TASK GOAL
Every line in the listing below from the one with "Continue the OpenSCAD" through the one with "mid_meets_brace = touch_pose(mid_last_c, brace_c, mid_last_r" is to be reproduced exactly, both ends included; leave out the rest.

CAD and scene scripts
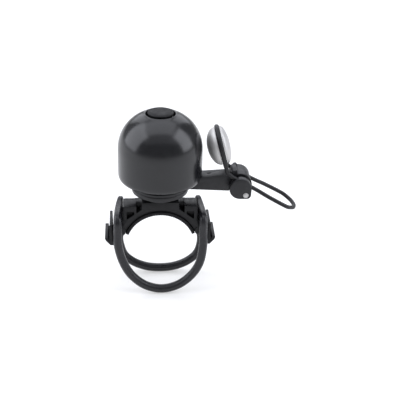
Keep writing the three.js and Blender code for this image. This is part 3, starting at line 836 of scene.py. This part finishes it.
def stop_rivet():
    """The bright pin through both cheeks, with a low domed head sunk in the front one."""
    front, rear = -HUB_FRONT - 0.1, HUB_REAR
    r, head = STOP_R, STOP_HEAD_R
    profile = [(0, front), (0.5 * head, front + 0.02), (0.85 * head, front + 0.09), (head, front + 0.24)]
    profile += [(head, front + 0.4), (r, front + 0.4), (r, rear - 0.25), (0.85 * r, rear - 0.06), (0, rear)]
    return new_object("stop_rivet", lathe(profile, 56, at_hub(*STOP_AT)))


finish_piece(arm_beam(), "bell", "striker_arm", "moulded_black")
finish_piece(front_cheek(), "lever", "hub_front_cheek", "moulded_black")
finish_piece(rear_cover(), "lever", "hub_rear_cover", "moulded_black")
finish_piece(stop_rivet(), "lever", "stop_pin", "polished_steel")


# ---------- wire lever and hammer ----------
def wire_route():
    down = polar(1, FINGER_SLOPE)
    lean = math.radians(LEG_LEAN)
    up = (-math.sin(lean), math.cos(lean))

    def on_finger(s, y, lift=0.0):
        x = HUB[0] + s * down[0] - WIRE_RISE * down[1]
        return x, HUB[1] + y, HUB[2] + s * down[1] + WIRE_RISE * down[0] + lift

    def on_hammer(s, y):
        return HAMMER_AT[0] + s * up[0], HUB[1] + y, HAMMER_AT[2] + s * up[1]

    def side(sign):
        return [
            on_finger(FINGER_REACH - 5, sign * FINGER_HALF_W),
            on_finger(14, sign * (FINGER_HALF_W - 0.2)),
            on_finger(7, sign * WIRE_SPREAD),
            on_finger(0, sign * WIRE_SPREAD),
            on_finger(-5.2, sign * WIRE_SPREAD),
            on_finger(-6.8, sign * WIRE_SPREAD, 0.3),
            on_hammer(-11.8, sign * (WIRE_SPREAD + 0.1)),
            on_hammer(-10.2, sign * (WIRE_SPREAD + 0.5)),
        ]

    loop = [on_hammer(s, y) for y, s in (polar(WIRE_LOOP_R, -40 + 26 * i) for i in range(11))]
    bend = [polar(FINGER_HALF_W, -60 + 30 * i) for i in range(5)]
    end = [on_finger(FINGER_REACH - FINGER_HALF_W + s, y) for s, y in bend]
    return [*side(1), *loop, *reversed(side(-1)), *end]


def striker_wire():
    """The wire, with a thin sleeve on the loop that holds the hammer."""
    path = centripetal(wire_route(), 2.6)
    sides = 28

    def section(i):
        sleeve = min(max((path[i].z - SLEEVE_FROM) / (SLEEVE_TO - SLEEVE_FROM), 0), 1)
        r = WIRE_R + SLEEVE_THICK * sleeve * sleeve * (3 - 2 * sleeve)
        return [(2 * math.pi * k / sides, r) for k in range(sides)]

    return new_object("striker_wire", sweep(path, section, Vector((0, 0, 1))), 80)


def in_place():
    """Leans a part built on Z with the wire's plane at z = 0, and moves it to the hammer's place."""
    return Matrix.Translation(HAMMER_AT) @ Matrix.Rotation(math.radians(90 - LEG_LEAN), 4, "Y")


def lens(name, bulge, side):
    steps = 26
    dome = []
    for i in range(steps + 1):
        t = math.pi / 2 * i / steps
        dome.append((HAMMER_R * math.cos(t), SHELL_START + (bulge - SHELL_START) * math.sin(t)))
    profile = [(0, SHELL_START), (HAMMER_R - 0.25, SHELL_START), (HAMMER_R - 0.06, SHELL_START + 0.06)]
    profile += [*dome[2:-1], (0, bulge)]
    return new_object(name, lathe([(r, side * z) for r, z in profile], 128, in_place()))


finish_piece(striker_wire(), "lever", "lever_wire", "coated_wire")
finish_piece(lens("hammer_face", HAMMER_INNER, -1), "lever", "hammer_inner_half", "polished_steel")
finish_piece(lens("hammer_back", HAMMER_OUTER, 1), "lever", "hammer_outer_half", "polished_steel")

# ---------- CAD nodes that stay as they are ----------
KEPT = {
    "zinc_steel": ["base_screw", "centre_post", "screw_washer", "dome_screw", "pivot_pin", "torsion_spring"],
    "soft_black": ["inner_isolator", "outer_isolator"],
    "moulded_black": ["pivot_bush_front", "pivot_bush_rear", "hammer_core"],
}
for slot_name, nodes in KEPT.items():
    for node_name in nodes:
        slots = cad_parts[node_name].material_slots
        for material_slot in slots:
            material_slot.material = LOOK[slot_name]

# ---------- last update ---
bpy.context.view_layer.update()
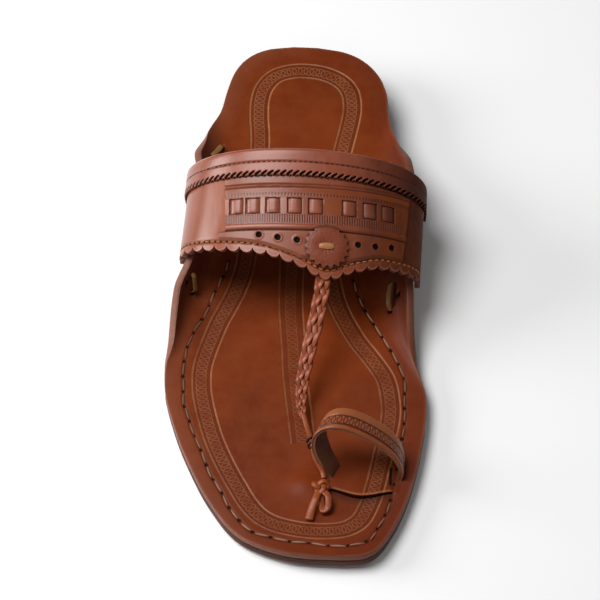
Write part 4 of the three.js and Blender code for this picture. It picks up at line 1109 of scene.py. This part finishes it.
panel_up = np.linspace(0, 1, 124)[:, None]
panel_part = np.linspace(0, 1, 330)[None, :].repeat(len(panel_up), 0)
panel_across = PANEL["left"] + (PANEL["right"] - PANEL["left"]) * panel_part
panel_toe = np.maximum(toe_edge(panel_across), PANEL["toe_most"]) + PANEL["toe_margin"]
panel_heel = heel_edge(panel_across) - BINDING["wide"] - BINDING["tooth"] - PANEL["heel_margin"]
panel_along = panel_toe + (panel_heel - panel_toe) * panel_up
panel_left = PANEL["left"] - PANEL["tongue"] * smooth((SEAM_ALONG + 0.4 - panel_along) / 0.8)
panel_across = panel_left + (PANEL["right"] - panel_left) * panel_part
size_l, size_m = (np.interp(panel_along, arch_along, arch_lengths[s]) for s in (-1, 1))
panel_around = panel_across * np.where(panel_across < 0, size_l, size_m)
strip_part = (panel_along - STRIP["start"]) / (STRIP["end"] - STRIP["start"])
raised = STRIP["raise"] * np.sqrt(np.clip(1 - (2 * strip_part - 1) ** 2, 0, 1))
cut = 0.5 * np.exp(-((panel_along - SEAM_ALONG) / 0.28) ** 2)
in_comb = smooth((panel_along - COMB["start"]) / 0.3) * smooth((COMB["end"] - panel_along) / 0.3)
in_comb = in_comb * (panel_around < COMB["reach"])
raised -= COMB["deep"] * (1 - np.cos(2 * math.pi * panel_around / COMB["pitch"])) * in_comb
in_ticks = smooth((TICKS["tall"] + 0.15 - np.abs(panel_along - TICKS["along"])) / 0.3)
raised -= COMB["deep"] * (1 - np.cos(2 * math.pi * panel_around / TICKS["pitch"])) * in_ticks
for crease in CREASES:
    raised -= 0.3 * np.exp(-((panel_along - crease) / 0.3) ** 2)
raised += 0.22 * np.exp(-((panel_along - sum(CREASES) / 2) / 0.45) ** 2)
for around in WINDOWS_AROUND:
    off_side = np.abs(panel_around - around) - WINDOW["wide"] / 2
    off_end = np.abs(panel_along - WINDOW["along"]) - WINDOW["tall"] / 2
    cut = np.maximum(cut, smooth((0.15 - np.maximum(off_side, off_end)) / 0.3))
punch_away = np.full(panel_along.shape, FAR_OFF)
for around, along in PUNCHED:
    punch_away = np.minimum(punch_away, np.hypot(panel_around - around, panel_along - along))
punched = smooth((PUNCH_RADIUS + 0.12 - punch_away) / 0.3)
cut = np.maximum(cut, punched)
raised += 0.14 * np.exp(-((punch_away - PUNCH_RADIUS - 0.5) / 0.4) ** 2)
end_fall = smooth((panel_across - panel_left) / 0.006) * smooth((PANEL["right"] - panel_across) / 0.006)
toe_fall = smooth((panel_along - panel_toe) / 1.3)
panel_lift = GAP + (PANEL["thick"] + raised - 0.86 * cut) * (0.35 + 0.65 * end_fall) * (0.1 + 0.9 * toe_fall)
off_rosette = np.hypot(panel_around - ROSETTE["around"], panel_along - ROSETTE["along"])
panel_skin = band_leather(
    "panel_tan", base="#85432d", dark="#71361d", light="#9f5f4a", roughness=0.34, coat=0.6)
panel_far = panel_skin.number("across")
panel_x, panel_y = panel_skin.number("place", "X"), panel_skin.number("place", "Y")
panel_streaks = streaks_on(panel_skin)
# Painted shade towards the medial end of the panel, in streaks that are partly the leather's own tone.
panel_skin.paint(panel_far.above(0.44, 0.12) * (panel_streaks * 0.6 + 0.3), "#74340f")
plain_field = abs(panel_x - 11.2).below(4.0, 0.8) * abs(panel_y - WINDOW["along"]).below(3.4, 0.8)
panel_skin.paint(plain_field * (panel_streaks * 0.4 + 0.4), "#7f3f1c")
panel_skin.paint(abs(panel_y - 29.1).below(0.9, 0.5) * 0.6, "#7d3815")
in_window_row = abs(panel_y - WINDOW["along"]).below(WINDOW["tall"] / 2, 0.4)
on_strip = panel_y.above(STRIP["start"] + 0.6, 0.8) * panel_y.below(STRIP["end"] - 0.3, 0.6)
# Painted highlight: the window row and the raised strip paler on the lateral side, where the light falls.
panel_skin.paint((in_window_row + on_strip) * panel_x.below(-6, 12) * 0.6, "#a8705f")


def scored(row, start, end):
    """Row of short fine lines across the panel's length, between two distances up the band."""
    side = panel_x + panel_skin.grain["Mottle"] * 0.12
    return (abs(side.sum("FLOORED_MODULO", row["pitch"]) - row["pitch"] / 2).below(row["half"], 0.16)
            * panel_y.above(start, 0.3) * panel_y.below(end, 0.3))


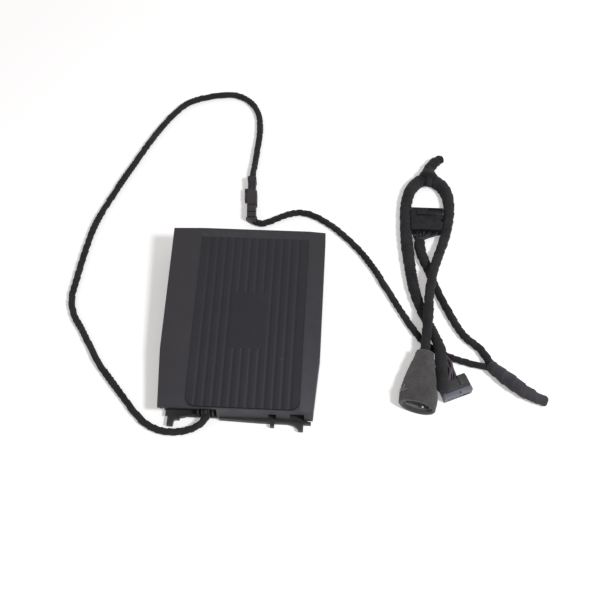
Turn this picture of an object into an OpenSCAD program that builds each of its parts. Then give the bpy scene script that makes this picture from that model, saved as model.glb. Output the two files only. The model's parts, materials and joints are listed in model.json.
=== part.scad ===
// Foot pedal: a hinged, ribbed treadle over a flat base, with a rotary sensor and its taped lead harness.
// X runs across the pedal, Y from heel to toe and Z up. The origin is under the middle, on the floor.

/* [Body] */
// Width across the treadle's skirt
body_w = 130; // [124:1:140]
// Length of the treadle from heel edge to toe edge
body_l = 160; // [156:1:166]
// Height of the treadle's deck at the toe edge
toe_h = 35.5; // [35:0.5:38]
// Height of the treadle's deck at the heel edge
heel_h = 19.5; // [19:0.5:21]
// Drop of each flank from the deck to the outer edge
flank_drop = 1.5; // [1:0.5:4]
// Wall of the treadle shell
shell_wall = 2.6; // [2.2:0.1:2.8]
// How far each side draws in at the heel
heel_taper = 3.5; // [2:0.5:5]
// Length of the drawn-in stretch of each side
taper_l = 50; // [40:1:60]
// How far the heel nose leans forward from its foot to the deck
nose_run = 2; // [1.5:0.5:4]
// Height of the skirt's edge above the floor at the heel
skirt_heel_z = 5; // [5:0.1:5.6]
// Height of the skirt's edge above the floor at the toe, with the treadle pressed
pressed_gap = 4.5; // [3:0.5:5]

/* [Tread pad] */
// Width of the ribbed pad
pad_w = 89.2; // [88:0.2:91]
// Sideways place of the pad's middle
pad_x = 5.6; // [4:0.1:6]
// Thickness of the pad
pad_t = 2.2; // [2:0.1:2.6]
// How far the pad stands proud of the deck
pad_proud = 1.2; // [1:0.1:1.4]
// Plain margin of deck beyond the pad at the toe
toe_margin = 9; // [6:0.5:10]
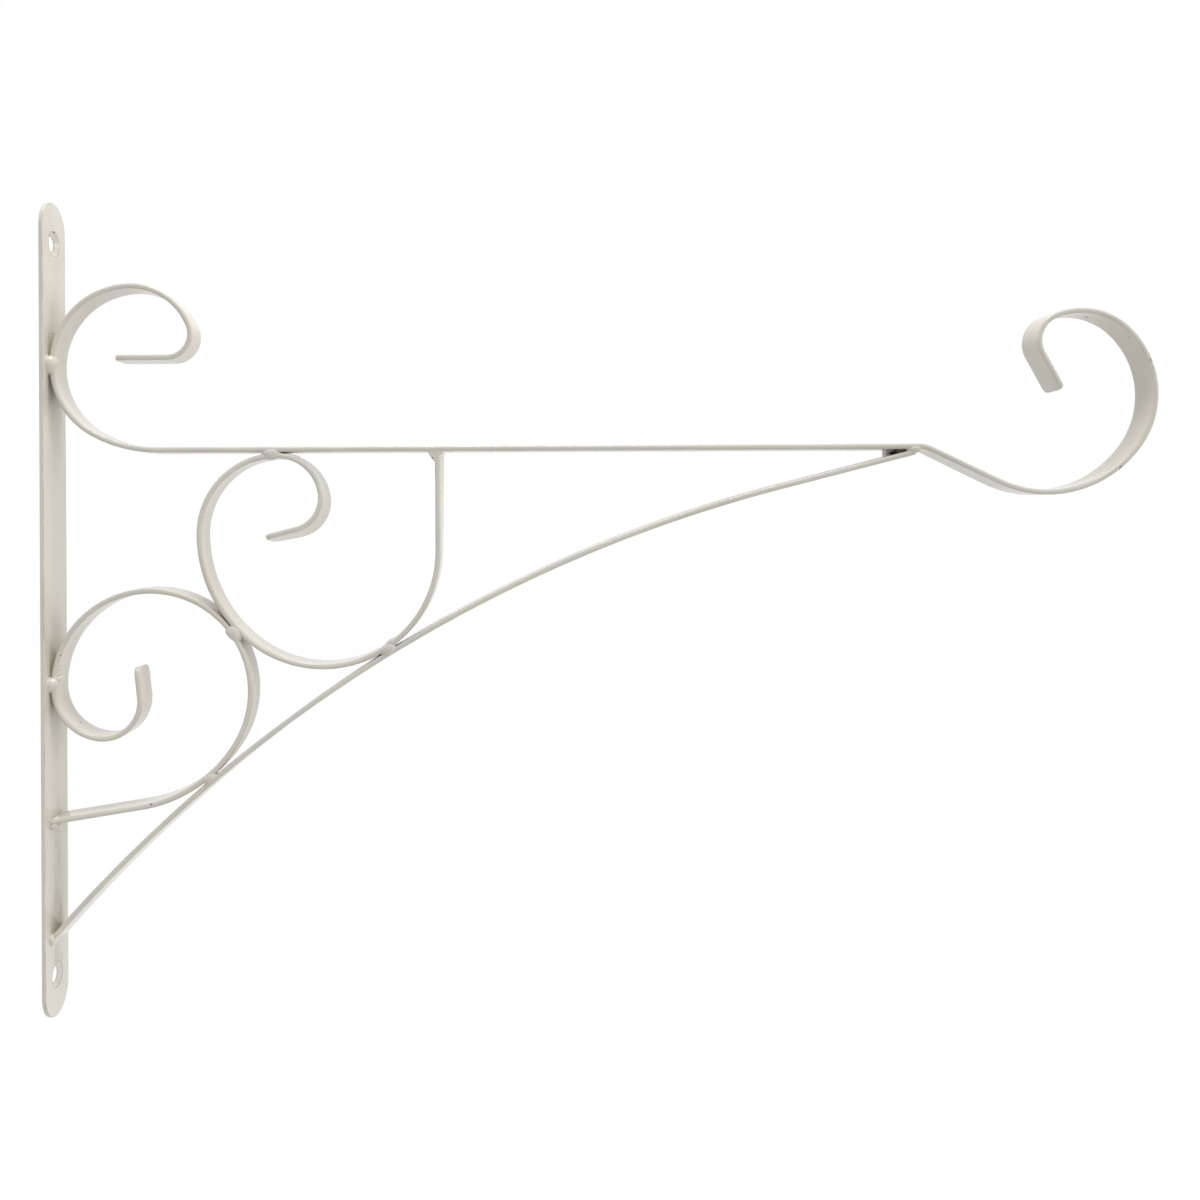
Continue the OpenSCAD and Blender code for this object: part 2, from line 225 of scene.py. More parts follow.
# Brace: a straight end under the arm, and an arch whose centre is solved to touch the lower scroll
brace_top = ahead((BRACE_REACH, arm_under - GAP / 2, BRACE_A - 90), BAR_T / 2)
brace_start = (*brace_top[:2], BRACE_A + 180)
brace_along = np.array(ahead((0, 0, BRACE_A), 1)[:2])
brace_hub = np.array(ahead(brace_top, BRACE_R)[:2])
brace_from_scroll = brace_hub - low_end_c
brace_b = brace_from_scroll @ brace_along
brace_q = brace_from_scroll @ brace_from_scroll - (BRACE_R + low_end_r + TOUCH) ** 2
brace_straight = brace_b - math.sqrt(brace_b ** 2 - brace_q)
brace_c = brace_hub - brace_straight * brace_along
brace_foot_a = math.degrees(math.acos((PLATE_T - brace_c[0]) / BRACE_R))
brace_foot = (PLATE_T, brace_c[1] + BRACE_R * math.sin(math.radians(brace_foot_a)), brace_foot_a + 90)
brace_arch_a = brace_foot_a - 90 - BRACE_A

# Middle scroll: it hangs under the arm, lies on the lower scroll and on the brace, and ends under the arm
under_arm_z = arm_under - GAP - BAR_T / 2
mid_first_z = under_arm_z - MID_FIRST[0]
mid_reach = low_side_r + MID_SIDE[0] + TOUCH
mid_side_x = low_side_c[0] + math.sqrt(mid_reach ** 2 - (mid_first_z - low_side_c[1]) ** 2)
mid_start = (mid_side_x - MID_SIDE[0] + MID_FIRST[0], under_arm_z, 180)
mid_low = after(mid_start, [MID_FIRST, MID_SIDE])
mid_n = np.array(beside((0, 0, mid_low[2]), 1)[:2])
mid_v = np.array(mid_low[:2]) - brace_c
mid_last_r = (mid_v @ mid_v - (BRACE_R + TOUCH) ** 2) / (2 * (BRACE_R + TOUCH - mid_v @ mid_n))
mid_over = [MID_FIRST, MID_SIDE, (mid_last_r, 270 - MID_FIRST[1] - MID_SIDE[1])]
mid_side_c = centre(after(mid_start, mid_over[:1]), mid_over[1])
mid_last_c = centre(mid_low, mid_over[2])
mid_turned = after(mid_start, mid_over)
mid_rise = arm_under - mid_turned[1] - BUTT_GAP

# Poses in the middle of the gaps between pieces that touch
scrolls_meet = touch_pose(low_side_c, mid_side_c, low_side_r + TOUCH / 2)
low_meets_brace = touch_pose(low_end_c, brace_c, low_end_r + TOUCH / 2)
mid_meets_brace = touch_pose(mid_last_c, brace_c, mid_last_r + TOUCH / 2)


def stations(start, moves):
    """x, z and heading in radians along a bent bar, as three arrays.

    A straight runs on from its start by its length, and a bend is an arc about its centre.
    """
    parts = []
    pose = start
    for radius, turn in moves:
        bend_l = radius * math.radians(abs(turn))
        steps = turn / STRAIGHT_STEP if radius == 0 else max(abs(turn) / TURN_STEP, bend_l / BEND_STEP)
        share = np.arange(math.ceil(steps)) / math.ceil(steps)
        if radius == 0:
            heading = np.full(len(share), math.radians(pose[2]))
            x = pose[0] + share * turn * np.cos(heading)
            z = pose[1] + share * turn * np.sin(heading)
        else:
            middle = centre(pose, (radius, turn))
            heading = np.radians(pose[2] + share * turn)
            x = middle[0] + math.copysign(radius, turn) * np.sin(heading)
            z = middle[1] - math.copysign(radius, turn) * np.cos(heading)
        parts.append(np.stack([x, z, heading]))
        pose = after(pose, [(radius, turn)])
    parts.append(np.array([[pose[0]], [pose[1]], [math.radians(pose[2])]]))
    return np.concatenate(parts, axis=1)


def bent(start, forth, away=()):
    """Path of a bar from a start: forth along one list of moves, and the other way along a second."""
    there = stations(start, forth)
    if not away:
        return there
    here = stations(back(start), away)[:, ::-1]
    here[2] += math.pi
    return np.concatenate([here[:, :-1], there], axis=1)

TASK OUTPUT
Continue the OpenSCAD and Blender code for this object: part 2, from line 225 of scene.py. More parts follow.
# Brace: a straight end under the arm, and an arch whose centre is solved to touch the lower scroll
brace_top = ahead((BRACE_REACH, arm_under - GAP / 2, BRACE_A - 90), BAR_T / 2)
brace_start = (*brace_top[:2], BRACE_A + 180)
brace_along = np.array(ahead((0, 0, BRACE_A), 1)[:2])
brace_hub = np.array(ahead(brace_top, BRACE_R)[:2])
brace_from_scroll = brace_hub - low_end_c
brace_b = brace_from_scroll @ brace_along
brace_q = brace_from_scroll @ brace_from_scroll - (BRACE_R + low_end_r + TOUCH) ** 2
brace_straight = brace_b - math.sqrt(brace_b ** 2 - brace_q)
brace_c = brace_hub - brace_straight * brace_along
brace_foot_a = math.degrees(math.acos((PLATE_T - brace_c[0]) / BRACE_R))
brace_foot = (PLATE_T, brace_c[1] + BRACE_R * math.sin(math.radians(brace_foot_a)), brace_foot_a + 90)
brace_arch_a = brace_foot_a - 90 - BRACE_A

# Middle scroll: it hangs under the arm, lies on the lower scroll and on the brace, and ends under the arm
under_arm_z = arm_under - GAP - BAR_T / 2
mid_first_z = under_arm_z - MID_FIRST[0]
mid_reach = low_side_r + MID_SIDE[0] + TOUCH
mid_side_x = low_side_c[0] + math.sqrt(mid_reach ** 2 - (mid_first_z - low_side_c[1]) ** 2)
mid_start = (mid_side_x - MID_SIDE[0] + MID_FIRST[0], under_arm_z, 180)
mid_low = after(mid_start, [MID_FIRST, MID_SIDE])
mid_n = np.array(beside((0, 0, mid_low[2]), 1)[:2])
mid_v = np.array(mid_low[:2]) - brace_c
mid_last_r = (mid_v @ mid_v - (BRACE_R + TOUCH) ** 2) / (2 * (BRACE_R + TOUCH - mid_v @ mid_n))
mid_over = [MID_FIRST, MID_SIDE, (mid_last_r, 270 - MID_FIRST[1] - MID_SIDE[1])]
mid_side_c = centre(after(mid_start, mid_over[:1]), mid_over[1])
mid_last_c = centre(mid_low, mid_over[2])
mid_turned = after(mid_start, mid_over)
mid_rise = arm_under - mid_turned[1] - BUTT_GAP

# Poses in the middle of the gaps between pieces that touch
scrolls_meet = touch_pose(low_side_c, mid_side_c, low_side_r + TOUCH / 2)
low_meets_brace = touch_pose(low_end_c, brace_c, low_end_r + TOUCH / 2)
mid_meets_brace = touch_pose(mid_last_c, brace_c, mid_last_r + TOUCH / 2)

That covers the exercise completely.